Impcross is based in Stroud and machines parts for the aerospace industry. Its annual turnover is just shy of £12 million, so it is not a large company but a small one, and one that in the year to 30 June 2019—according to the records at Companies House—made a small operating loss. Significantly, it has a person with significant control. In this case, the accounts reveal that a particular individual owns between 50% and 75% of the company. If you look back through the records, you can see that the individual appears to have been at the company for many years, so it is not fanciful to believe that the company is the result of a lifetime’s work and effort and, further, that perhaps the particular individual is now considering his future options, which might involve selling up the company and enjoying the fruits of his labours.

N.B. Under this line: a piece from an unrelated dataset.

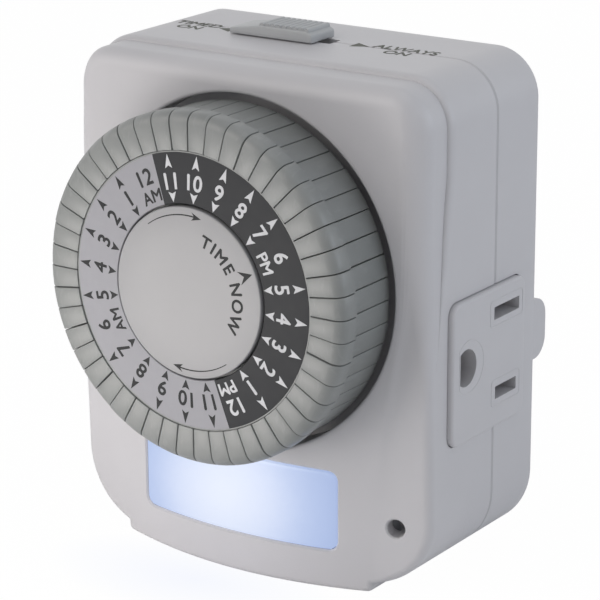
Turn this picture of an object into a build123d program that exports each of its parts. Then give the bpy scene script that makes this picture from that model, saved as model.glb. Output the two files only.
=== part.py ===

One exceptionally important and helpful aspect of the Bill the Government have brought forward is the establishment of timeframes, which we have already talked about today. We are a bit nervous about how good the timeframes are—we think they may be a bit too flexible for our wishes—but nevertheless there are some there. The Impcross case was referred in early December 2019. It was not until 10 September 2020, nine months later, that Gardner Aerospace, the Chinese-owned potential buyer, withdrew. That cannot have been an easy nine months for all involved, but it serves to underline—if I may say so to my noble friend on the Front Bench—the real importance of sticking to the fixed timetables. Otherwise, the company in the gun sights has a very uncomfortable time indeed.

This does not deal with any potential economic consequences. Let us take the example a little further. If companies are in interesting sectors, they are often sold on a multiple of turnover. Let us say it is two and a half times turnover, which would mean Impcross was worth £30 million. Let us suppose that was the figure that Gardner Aerospace offered, but that when it was refused permission to complete the transaction the next best offer was £27 million, a reduction of 10%; it could well be more. My noble friend the Minister, who has enormous and extensive experience of the City, knows that once an offer has failed to complete, there is always a concern among other buyers that there is something they have not spotted and that there is something wrong that they will need to look at more carefully.